[Shoulders: Louisville, KY, June, 2016]
As a Wheelock College sophomore, I was required to take “HGD” (Human Growth and Development) for an entire year. Aka Ages and Stages, the course ended at adolescence. Yup! When you turned twenty-one, HGD implied, you, me, all of us were done! Finished. Realized. (Really?)
Luckily, in 1976, eleven years into my own (developmentally vague and misunderstood) adulthood, Gail Sheehy published Passages: Predictable Crises of Adult Life—and rocked my world. Sheehy gave me a whole new set of ages and stages I could imagine myself moving through. Someday I’ll be middle-aged, I realized. Someday, perhaps, I’ll be a grandmother.
And so, the other day, when I got into a suddenly-deep, suddenly touchingly-honest conversation—re “adulting”— with a fifty-year-old father I’d just met, a part of me was able to step back from the conversation to silently acknowledge: he and I are in very different places developmentally. I have already lived through what he’s now experiencing. (I won’t repeat what he told me. It’s his story to share, not mine.) Surely, to remember such adult ages-and-stages is yet another way to listen in tongues.

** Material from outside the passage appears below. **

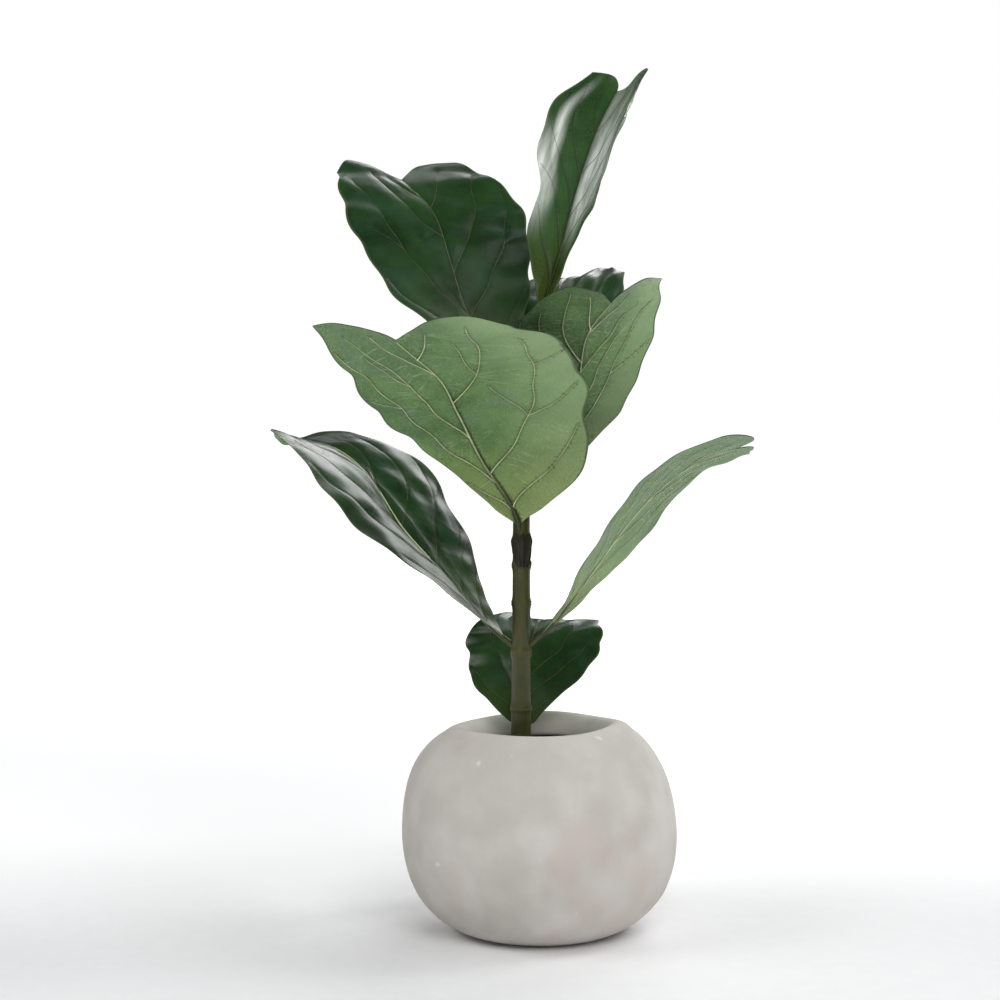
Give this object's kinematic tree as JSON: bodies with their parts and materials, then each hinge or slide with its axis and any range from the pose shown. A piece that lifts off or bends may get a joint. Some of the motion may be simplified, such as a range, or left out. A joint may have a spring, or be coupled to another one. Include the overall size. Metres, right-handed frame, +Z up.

So it didn’t surprise me when I told him my latest adulting/being-a-grandmother story—and he didn’t get it. (He blinked politely. But he didn’t get it.) For what it’s worth, here it is: Last Monday, just for a moment, as my four-year-old granddaughter put her heart, mind, and soul into lifting her vintage Radio Flyer (Lord knows why!), I saw in her determined, little face the woman she will become. And I was both grateful to see that vision and welled up realizing I might not live long enough to see my actual, over-21 grandchild.
Such preciousness and such mindfulness in that teary moment!